At this point, I was hungry, and tired, and I think it was affecting my play. Even worse, I looked over at my son Paul, who hadn’t really eaten anything for many hours, and he looked practically comatose. Paul won (6-0) in Juniors, but that had finished hours before, and the excitement of being at Dreamers had worn off for him. Knowing that I wouldn’t have a great chance at winning a Sudden Death match even if I took Game 2, I decided to scoop. I think Mike would have won anyway. And I’m glad Paul and I were able to get some dinner and get home in time for bed.

Final Words

Alex Solomonson at Battle Roads. Not really related to the article, but fashionable nonetheless!

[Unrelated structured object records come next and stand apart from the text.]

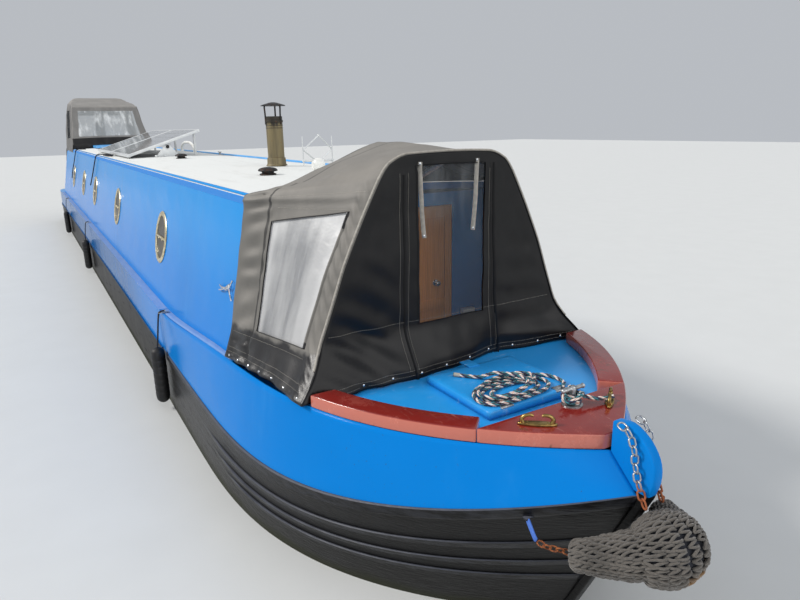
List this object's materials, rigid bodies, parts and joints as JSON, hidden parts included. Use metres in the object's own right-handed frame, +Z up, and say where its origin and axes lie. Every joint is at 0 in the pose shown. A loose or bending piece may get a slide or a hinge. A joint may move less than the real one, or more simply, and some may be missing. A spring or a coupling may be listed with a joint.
{
  "type": "narrowboat",
  "caption": "Steel canal narrowboat with a long cabin, portholes, a covered bow well, a round counter stern under a hood, and a rope bow fender.",
  "frame": {"origin": "on the centreline of the underside of the flat base plate, amidships", "axes": "+X towards the bow, +Y to port, +Z up"},
  "size_m": [17.294, 2.3, 3.43],
  "materials": {
    "blue_paint": "bright blue gloss coach paint",
    "hull_black": "black bitumen hull paint, scuffed",
    "light_blue_paint": "light blue gloss paint",
    "red_paint": "red-brown gloss paint, weathered",
    "roof_paint": "off-white textured roof paint",
    "deck_paint": "grey non-slip deck paint",
    "bronze": "dull bronze",
    "steel": "galvanised steel, part rusted",
    "mooring_rope": "three-strand mooring rope, mixed colours",
    "fender_rope": "knitted dark grey fender rope",
    "varnished_wood": "orange-brown varnished wood",
    "floor_wood": "phenolic ply boards",
    "engine_paint": "green engine enamel",
    "cover_cloth": "dark grey coated canvas",
    "solar_cell": "glazed solar cells in aluminium frames",
    "chimney_paint": "black enamel gone brown with soot and rust",
    "white_plastic": "white plastic",
    "white_paint": "white painted tube",
    "fender_rubber": "black rubber"
  },
  "bodies": {
    "root": {"base_plate": "hull_black", "hull_side_port": "blue_paint", "hull_side_starboard": "blue_paint", "bow_side_port": "blue_paint", "bow_side_starboard": "blue_paint", "counter": "blue_paint", "stern_deck": "blue_paint", "uxter_plate": "hull_black", "swim": "hull_black", "stem": "blue_paint", "foredeck": "blue_paint", "well_deck": "blue_paint", "cant_port": "red_paint", "cant_starboard": "red_paint", "bow_plate": "red_paint", "fairlead_starboard": "bronze", "fairlead_port": "bronze", "mooring_stud": "steel", "rope_knot": "mooring_rope", "bow_fender": "fender_rope", "fender_chain_port": "steel", "fender_chain_starboard": "steel", "cabin_side_port": "blue_paint", "cabin_side_starboard": "blue_paint", "roof": "roof_paint", "handrail_port": "light_blue_paint", "handrail_starboard": "light_blue_paint", "front_bulkhead": "blue_paint", "rear_bulkhead": "blue_paint", "cabin_floor": "floor_wood", "cockpit_deck": "deck_paint", "engine": "engine_paint", "cratch_cover": "cover_cloth", "cratch_frame": "steel", "hood": "cover_cloth", "solar_panel_front": "solar_cell", "solar_panel_rear": "solar_cell", "chimney": "chimney_paint", "mushroom_vent_front": "steel", "mushroom_vent_rear": "steel", "aerial": "white_plastic", "roof_arch": "white_paint", "side_fender_port_1": "fender_rubber", "side_fender_port_2": "fender_rubber", "side_fender_port_3": "fender_rubber", "side_fender_starboard_1": "fender_rubber", "side_fender_starboard_2": "fender_rubber", "side_fender_starboard_3": "fender_rubber"},
    "propeller": {"propeller": "bronze"},
    "steering": {"rudder": "hull_black", "tiller": "light_blue_paint"},
    "locker_lid": {"locker_lid": "blue_paint", "mooring_rope": "mooring_rope"},
    "front_door_port": {"front_door_port": "varnished_wood"},
    "front_door_starboard": {"front_door_starboard": "varnished_wood"},
    "rear_door_port": {"rear_door_port": "varnished_wood"},
    "rear_door_starboard": {"rear_door_starboard": "varnished_wood"},
    "rear_hatch": {"rear_hatch": "light_blue_paint"},
    "engine_board": {"engine_board": "floor_wood"}
  },
  "joints": [
    {"name": "propeller_spin", "type": "hinge", "parent": "root", "child": "propeller", "pos_m": [-7.99, 0, 0.27], "axis": [1, 0, 0], "continuous": true},
    {"name": "steering", "type": "hinge", "parent": "root", "child": "steering", "pos_m": [-8.23, 0, 0.5], "axis": [0, 0, 1], "range_deg": [-35, 35]},
    {"name": "locker_lid_hinge", "type": "hinge", "parent": "root", "child": "locker_lid", "pos_m": [7.89, 0, 1.504], "axis": [0, 1, 0], "range_deg": [0, 75]},
    {"name": "front_door_port_hinge", "type": "hinge", "parent": "root", "child": "front_door_port", "pos_m": [6.55, 0.498, 1.5], "axis": [0, 0, 1], "range_deg": [0, 120]},
    {"name": "front_door_starboard_hinge", "type": "hinge", "parent": "root", "child": "front_door_starboard", "pos_m": [6.55, -0.098, 1.5], "axis": [0, 0, 1], "range_deg": [-120, 0]},
    {"name": "rear_door_port_hinge", "type": "hinge", "parent": "root", "child": "rear_door_port", "pos_m": [-5.35, 0.328, 1.6], "axis": [0, 0, 1], "range_deg": [-110, 0]},
    {"name": "rear_door_starboard_hinge", "type": "hinge", "parent": "root", "child": "rear_door_starboard", "pos_m": [-5.35, -0.328, 1.6], "axis": [0, 0, 1], "range_deg": [0, 110]},
    {"name": "rear_hatch_slide", "type": "slide", "parent": "root", "child": "rear_hatch", "axis": [1, 0, 0], "range_m": [0, 0.65]},
    {"name": "engine_board_hinge", "type": "hinge", "parent": "root", "child": "engine_board", "pos_m": [-6.984, 0, 0.9], "axis": [0, -1, 0], "range_deg": [0, 85]}
  ]
}
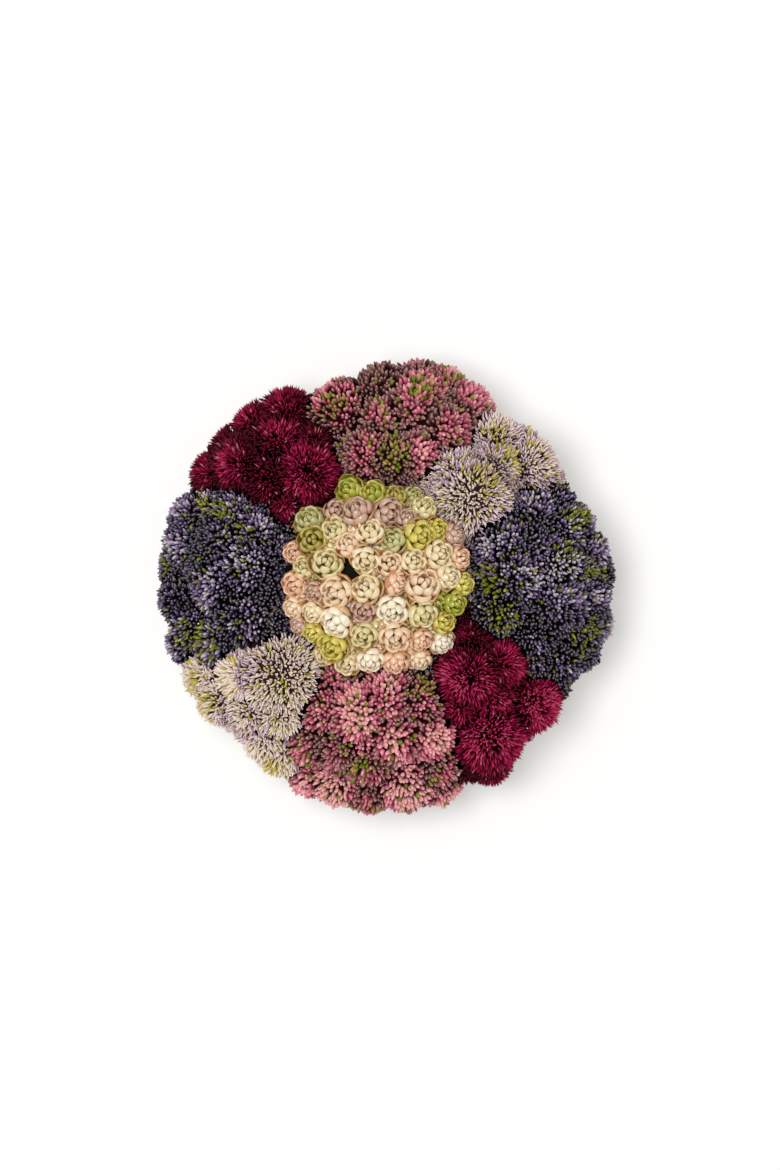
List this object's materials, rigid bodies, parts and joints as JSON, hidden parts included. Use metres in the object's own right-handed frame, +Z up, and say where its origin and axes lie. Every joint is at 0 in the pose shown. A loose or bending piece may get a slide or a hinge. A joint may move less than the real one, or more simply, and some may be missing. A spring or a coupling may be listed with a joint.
{
  "type": "sedum arrangement",
  "caption": "Low domed flower arrangement: domed sedum heads round a raised dome of small rosettes, on stems in foam in a low round bowl",
  "frame": {"origin": "centre of the bowl's flat foot, on the surface it stands on", "axes": "+Z is up; seen from above, +X is to the right and +Y is away from the viewer"},
  "size_m": [0.2534, 0.2535, 0.1249],
  "materials": {
    "bowl": "glossy cream glaze",
    "foam": "matte, fine open cells",
    "stem": "matte green",
    "pink": "dusty pink buds",
    "burgundy": "deep red buds",
    "lavender": "pale lilac and cream buds",
    "purple": "muted violet and green buds",
    "rosette": "cream, peach and pale green leaves"
  },
  "bodies": {
    "root": {"bowl": "bowl", "foam": "foam", "head_pink_top": "pink", "head_pink_bottom": "pink", "head_burgundy_left": "burgundy", "head_burgundy_right": "burgundy", "head_lavender_right": "lavender", "head_lavender_left": "lavender", "head_purple_left": "purple", "head_purple_right": "purple", "rosette_head": "rosette", "stem_pink_top": "stem", "stem_pink_bottom": "stem", "stem_burgundy_left": "stem", "stem_burgundy_right": "stem", "stem_lavender_right": "stem", "stem_lavender_left": "stem", "stem_purple_left": "stem", "stem_purple_right": "stem", "stem_rosettes": "stem"}
  },
  "joints": []
}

I’m not a skilled Pokémon player, and so I’m not sure my opinion on Klinklang’s ranking in the metagame counts for much. I do think it’s a deck to contend with, and I think there is room to improve the deck. So I hope that players with greater expertise than me can take this concept and improve upon it. Looking at the “What Won Battle Roads” thread on Pokegym, it looks like other players also came up with this idea–I didn’t know about them when I built this, but I can’t claim to be the only inventor of the deck. I do want to give some credit for the deck to John Roberts II of Missouri, who chatted with me about it on PlayTCG.me. When I built the deck, my very first game against a human opponent was, believe it or not, a mirror match with John on PlayTCG. (That was the only other time I had seen the deck played.) It was clear that both John and I had work to do on the deck; John convinced me to use the three-retreat Klinks, and I suggested that he use Kyurem EX instead of Kyogre EX as his Water tank. Thanks to him for his advice. And as always, thanks to Steve and Mark for judging, to Colleen and Jeff for organizing, and to MN players for maintaining a fun community for Paul and me to play in.

If you made it this far–best of luck to all of you as we approach Nationals!